### Stated goal
Write out all lines holding the word "follow".

(A block of data)
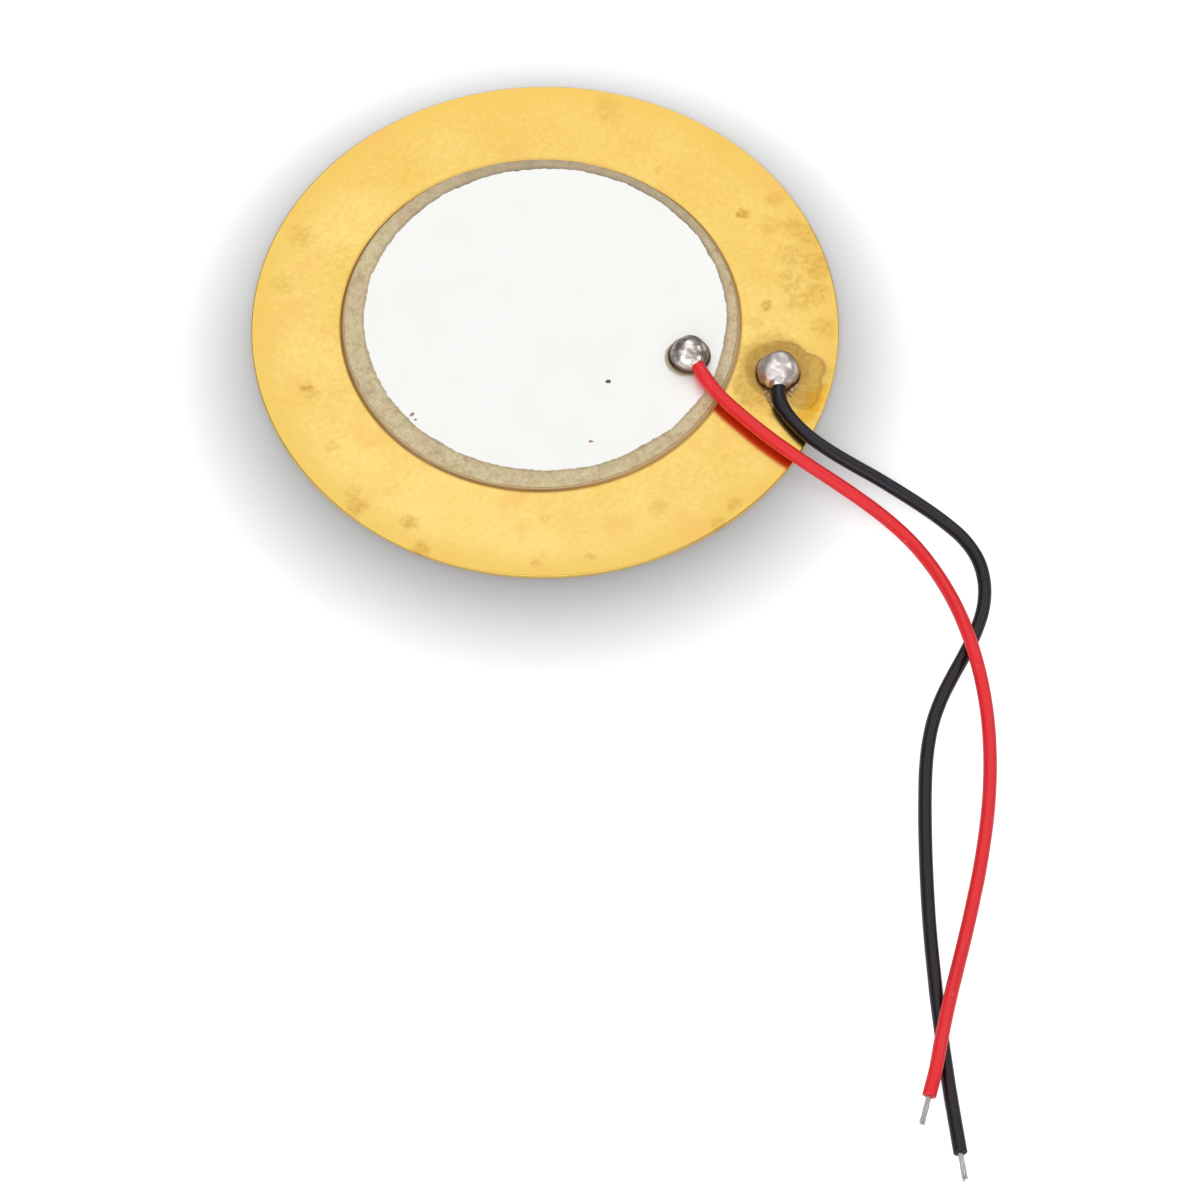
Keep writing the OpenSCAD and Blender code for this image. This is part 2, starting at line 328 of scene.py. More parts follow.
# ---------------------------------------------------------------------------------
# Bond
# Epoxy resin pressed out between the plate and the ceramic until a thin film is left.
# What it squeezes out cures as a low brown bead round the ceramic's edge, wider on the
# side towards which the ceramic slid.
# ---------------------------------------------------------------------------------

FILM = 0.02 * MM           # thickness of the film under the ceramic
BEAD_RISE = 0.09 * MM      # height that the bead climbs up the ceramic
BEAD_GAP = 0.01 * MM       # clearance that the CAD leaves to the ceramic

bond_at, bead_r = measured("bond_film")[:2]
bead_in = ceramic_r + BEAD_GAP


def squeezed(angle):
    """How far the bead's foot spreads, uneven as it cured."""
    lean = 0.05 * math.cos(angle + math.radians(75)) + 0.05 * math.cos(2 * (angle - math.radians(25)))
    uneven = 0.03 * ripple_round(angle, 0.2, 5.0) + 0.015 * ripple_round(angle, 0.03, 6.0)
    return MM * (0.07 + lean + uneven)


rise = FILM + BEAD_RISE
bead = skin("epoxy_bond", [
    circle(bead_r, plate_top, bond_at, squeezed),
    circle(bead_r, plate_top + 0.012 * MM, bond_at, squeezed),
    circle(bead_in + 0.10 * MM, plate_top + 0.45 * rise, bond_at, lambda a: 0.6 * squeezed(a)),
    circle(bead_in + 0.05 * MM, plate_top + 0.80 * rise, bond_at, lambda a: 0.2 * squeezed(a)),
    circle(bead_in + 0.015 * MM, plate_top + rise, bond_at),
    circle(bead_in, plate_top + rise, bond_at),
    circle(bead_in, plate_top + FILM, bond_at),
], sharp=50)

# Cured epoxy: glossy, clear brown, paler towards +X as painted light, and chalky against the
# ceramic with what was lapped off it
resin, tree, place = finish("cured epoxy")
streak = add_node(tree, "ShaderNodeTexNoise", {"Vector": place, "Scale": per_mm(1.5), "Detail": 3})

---

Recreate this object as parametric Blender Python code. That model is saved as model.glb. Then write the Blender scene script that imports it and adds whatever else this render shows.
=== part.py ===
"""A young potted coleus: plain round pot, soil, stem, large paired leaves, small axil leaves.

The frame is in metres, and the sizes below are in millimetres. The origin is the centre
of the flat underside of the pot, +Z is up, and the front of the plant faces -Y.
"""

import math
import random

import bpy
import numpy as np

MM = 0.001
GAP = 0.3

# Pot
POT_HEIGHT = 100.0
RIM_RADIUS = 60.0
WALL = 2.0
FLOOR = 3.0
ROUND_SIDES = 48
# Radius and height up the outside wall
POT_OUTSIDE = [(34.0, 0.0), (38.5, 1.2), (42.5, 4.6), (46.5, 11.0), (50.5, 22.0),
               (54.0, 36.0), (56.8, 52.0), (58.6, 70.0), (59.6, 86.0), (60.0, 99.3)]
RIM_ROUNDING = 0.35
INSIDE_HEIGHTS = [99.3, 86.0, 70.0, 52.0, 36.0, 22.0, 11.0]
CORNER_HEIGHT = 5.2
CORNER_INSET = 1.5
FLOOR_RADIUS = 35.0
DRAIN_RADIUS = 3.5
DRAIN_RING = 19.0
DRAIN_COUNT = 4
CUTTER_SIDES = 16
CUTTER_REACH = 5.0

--

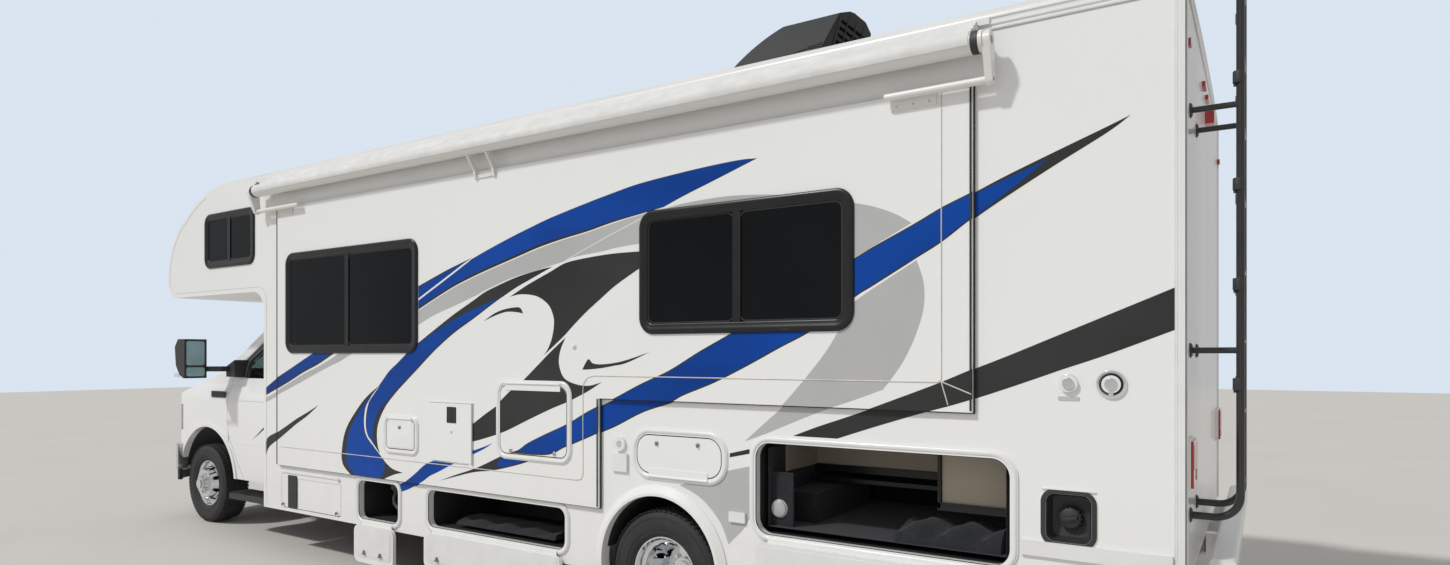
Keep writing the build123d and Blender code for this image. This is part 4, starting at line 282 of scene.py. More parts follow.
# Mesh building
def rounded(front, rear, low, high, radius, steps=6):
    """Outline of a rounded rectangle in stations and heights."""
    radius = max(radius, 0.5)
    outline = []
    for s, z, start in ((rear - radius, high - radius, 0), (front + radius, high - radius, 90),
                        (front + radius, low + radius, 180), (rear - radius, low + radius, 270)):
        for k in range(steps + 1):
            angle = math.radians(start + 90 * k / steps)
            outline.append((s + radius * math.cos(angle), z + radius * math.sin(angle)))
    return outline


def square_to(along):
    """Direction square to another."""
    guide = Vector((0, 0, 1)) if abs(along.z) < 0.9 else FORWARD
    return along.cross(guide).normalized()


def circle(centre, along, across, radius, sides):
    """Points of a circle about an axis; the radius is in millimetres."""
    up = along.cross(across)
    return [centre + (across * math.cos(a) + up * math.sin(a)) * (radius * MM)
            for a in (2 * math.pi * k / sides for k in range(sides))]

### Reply
Keep writing the OpenSCAD and Blender code for this image. This is part 2, starting at line 328 of scene.py. More parts follow.
Keep writing the build123d and Blender code for this image. This is part 4, starting at line 282 of scene.py. More parts follow.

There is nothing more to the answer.